In other ways too, all has changed utterly since his early days in the squad, when so much of Ireland’s energy for games against England was emotionally charged.

“Definitely there was a generational thing. I think that’s why it took me so long to find myself as well because maybe I was trying to be like Paulie or Rog or some of them old fellas who try and play on emotion every week, which is impossible to do,” he says with a smile.

“It’s a breath of fresh air coming in now. Like, completely chilled out and being able to enjoy a sport, that’s so important. It’s great.”

Trying to keep a perspective is important for Earls, who used to be consumed by nerves and self-doubt. In the build-up to the World Cup quarter-final against the All Blacks, he said the worst thing that could happen was that Ireland would lose and he’d get to go home and see his wife and kids.

Looking back, the constant gym work on his ailing knees had meant the World Cup campaign “was just full-on, full-on rugby”.
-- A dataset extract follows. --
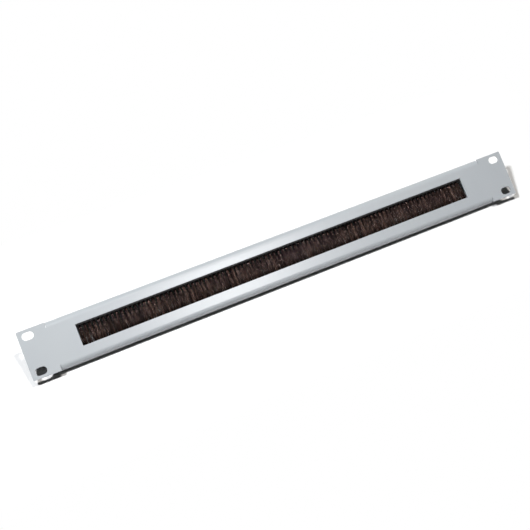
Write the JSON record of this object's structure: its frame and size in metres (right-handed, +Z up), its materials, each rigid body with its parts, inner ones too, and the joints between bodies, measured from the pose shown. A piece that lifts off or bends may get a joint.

“Then, unfortunately, we were knocked out and I got away and spent a bit of time with the kids in Center Parcs with Peter O’Mahony and his kids, and it was just a normal life getting away from rugby. But it’s amazing, a week later you’re like: ‘Jeeze, I just want to get back on the field now’.”

“We had time off at Christmas and it was probably my first time, in my career I’d say, I found myself drinking and eating over Christmas. It’s amazing, when you’re playing you’re like: ‘Jeeze, I wish I could be out with the family or out with the lads having drinks.’ And I was doing that this year and I was like: ‘I definitely prefer playing.’ I think the couple of days is great but then after a week you want to get back into it.”

The “fire in the belly”, as he puts it, still burns.